What to work on: Quote the full listing word for word.

┄┄┄┄┄┄┄┄┄┄

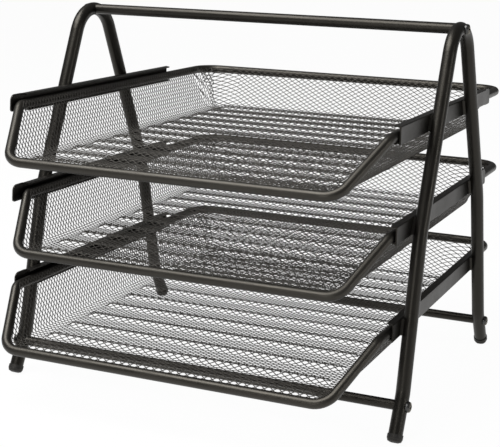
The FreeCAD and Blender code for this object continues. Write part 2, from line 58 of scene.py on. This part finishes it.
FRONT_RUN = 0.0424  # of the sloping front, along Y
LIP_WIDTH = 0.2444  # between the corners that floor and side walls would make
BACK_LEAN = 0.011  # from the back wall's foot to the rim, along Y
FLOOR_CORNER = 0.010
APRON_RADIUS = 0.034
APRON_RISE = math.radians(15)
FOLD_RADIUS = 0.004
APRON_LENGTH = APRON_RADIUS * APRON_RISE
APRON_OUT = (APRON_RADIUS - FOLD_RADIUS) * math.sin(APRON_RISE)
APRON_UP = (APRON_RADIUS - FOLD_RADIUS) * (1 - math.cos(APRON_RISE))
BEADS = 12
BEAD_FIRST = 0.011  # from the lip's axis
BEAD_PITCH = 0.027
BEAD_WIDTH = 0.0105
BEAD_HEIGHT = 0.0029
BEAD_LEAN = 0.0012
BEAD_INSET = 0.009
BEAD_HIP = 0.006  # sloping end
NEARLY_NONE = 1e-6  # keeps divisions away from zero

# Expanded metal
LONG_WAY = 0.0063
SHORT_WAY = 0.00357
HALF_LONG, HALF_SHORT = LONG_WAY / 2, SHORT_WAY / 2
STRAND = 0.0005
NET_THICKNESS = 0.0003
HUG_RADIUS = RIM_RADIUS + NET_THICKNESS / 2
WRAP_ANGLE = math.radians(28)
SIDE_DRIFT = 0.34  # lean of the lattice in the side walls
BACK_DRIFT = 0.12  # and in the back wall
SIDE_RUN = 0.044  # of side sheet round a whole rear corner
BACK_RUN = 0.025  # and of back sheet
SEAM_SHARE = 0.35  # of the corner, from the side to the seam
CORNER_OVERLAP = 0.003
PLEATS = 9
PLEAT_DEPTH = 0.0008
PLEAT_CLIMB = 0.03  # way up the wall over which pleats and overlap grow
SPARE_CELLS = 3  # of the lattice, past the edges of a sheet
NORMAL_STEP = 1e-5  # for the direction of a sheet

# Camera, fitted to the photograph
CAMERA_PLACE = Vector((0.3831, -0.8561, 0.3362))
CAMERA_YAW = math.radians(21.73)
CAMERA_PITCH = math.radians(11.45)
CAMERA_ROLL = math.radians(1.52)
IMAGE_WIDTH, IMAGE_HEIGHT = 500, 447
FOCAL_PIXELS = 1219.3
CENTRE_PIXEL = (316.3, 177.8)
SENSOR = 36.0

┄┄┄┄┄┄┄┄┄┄

The reply:
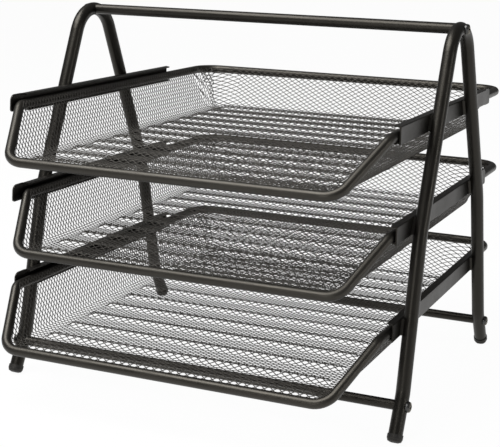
The FreeCAD and Blender code for this object continues. Write part 2, from line 58 of scene.py on. This part finishes it.
FRONT_RUN = 0.0424  # of the sloping front, along Y
LIP_WIDTH = 0.2444  # between the corners that floor and side walls would make
BACK_LEAN = 0.011  # from the back wall's foot to the rim, along Y
FLOOR_CORNER = 0.010
APRON_RADIUS = 0.034
APRON_RISE = math.radians(15)
FOLD_RADIUS = 0.004
APRON_LENGTH = APRON_RADIUS * APRON_RISE
APRON_OUT = (APRON_RADIUS - FOLD_RADIUS) * math.sin(APRON_RISE)
APRON_UP = (APRON_RADIUS - FOLD_RADIUS) * (1 - math.cos(APRON_RISE))
BEADS = 12
BEAD_FIRST = 0.011  # from the lip's axis
BEAD_PITCH = 0.027
BEAD_WIDTH = 0.0105
BEAD_HEIGHT = 0.0029
BEAD_LEAN = 0.0012
BEAD_INSET = 0.009
BEAD_HIP = 0.006  # sloping end
NEARLY_NONE = 1e-6  # keeps divisions away from zero

# Expanded metal
LONG_WAY = 0.0063
SHORT_WAY = 0.00357
HALF_LONG, HALF_SHORT = LONG_WAY / 2, SHORT_WAY / 2
STRAND = 0.0005
NET_THICKNESS = 0.0003
HUG_RADIUS = RIM_RADIUS + NET_THICKNESS / 2
WRAP_ANGLE = math.radians(28)
SIDE_DRIFT = 0.34  # lean of the lattice in the side walls
BACK_DRIFT = 0.12  # and in the back wall
SIDE_RUN = 0.044  # of side sheet round a whole rear corner
BACK_RUN = 0.025  # and of back sheet
SEAM_SHARE = 0.35  # of the corner, from the side to the seam
CORNER_OVERLAP = 0.003
PLEATS = 9
PLEAT_DEPTH = 0.0008
PLEAT_CLIMB = 0.03  # way up the wall over which pleats and overlap grow
SPARE_CELLS = 3  # of the lattice, past the edges of a sheet
NORMAL_STEP = 1e-5  # for the direction of a sheet

# Camera, fitted to the photograph
CAMERA_PLACE = Vector((0.3831, -0.8561, 0.3362))
CAMERA_YAW = math.radians(21.73)
CAMERA_PITCH = math.radians(11.45)
CAMERA_ROLL = math.radians(1.52)
IMAGE_WIDTH, IMAGE_HEIGHT = 500, 447
FOCAL_PIXELS = 1219.3
CENTRE_PIXEL = (316.3, 177.8)
SENSOR = 36.0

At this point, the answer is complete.